Gurupá, due to its strategic position in the mouth of the Xingu would become the starting point for many Portuguese expeditions westward. In 1637, soldiers and Franciscan friars under Juan de Palácios sailed to Quito in an Evangelization mission; as did Pedro Teixeira in the same year, but for military and commercial reasons. António Raposo Tavares would reach Gurupá in 1651 with the 59 Brazilian and a low number of Tupi survivors of his Bandeirante expedition, which left São Paulo in 1648 and traversed over twelve thousand kilometers in total, dramatically increasing the borders of colonial Brazil in the process.

The region where Maricay was located would become part of the captaincy of Cabo Norte in 1637. With the creation of the Ultramarine Council in 1642 as well as founding hereditary captaincies in the region, the speed of the colonization of the Amazon would significantly increase. By removing other European powers from lands that, by the Treaty of Tordesillas, should belong to Spain, Portuguese settlers would be able to expand significantly into what legally was Spanish territory, something that Spain would regret once the Iberian Union ended in 1640.

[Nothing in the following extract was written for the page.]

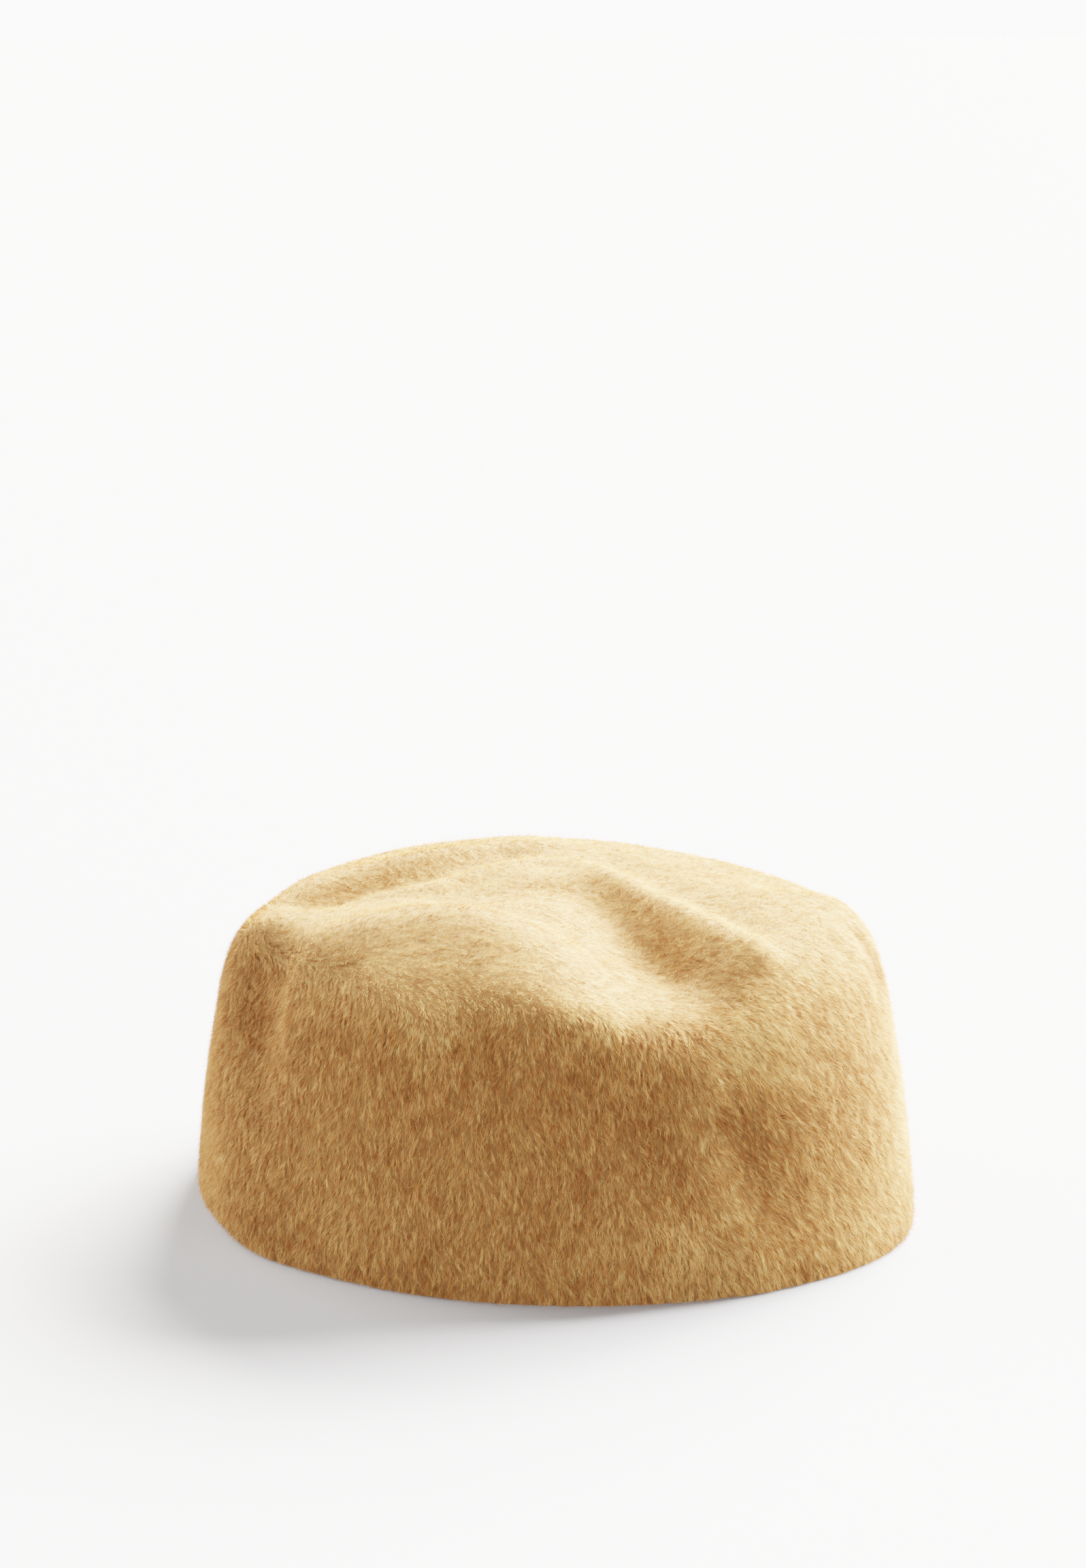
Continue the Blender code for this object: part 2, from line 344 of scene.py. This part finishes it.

While most of the other forts in the war would be destroyed, the Fort of Cumaú would be rebuilt by the Portuguese in 1658, then properly rebuilt in 1688 as the Forte de Santo Antônio do Macapá, to guard the Amazon basin. The fort would be attacked and taken by the Marquis of Férolles, governor of French Guyana, during the French invasion of Amapá, but retaken by the portuguese weeks afterwards.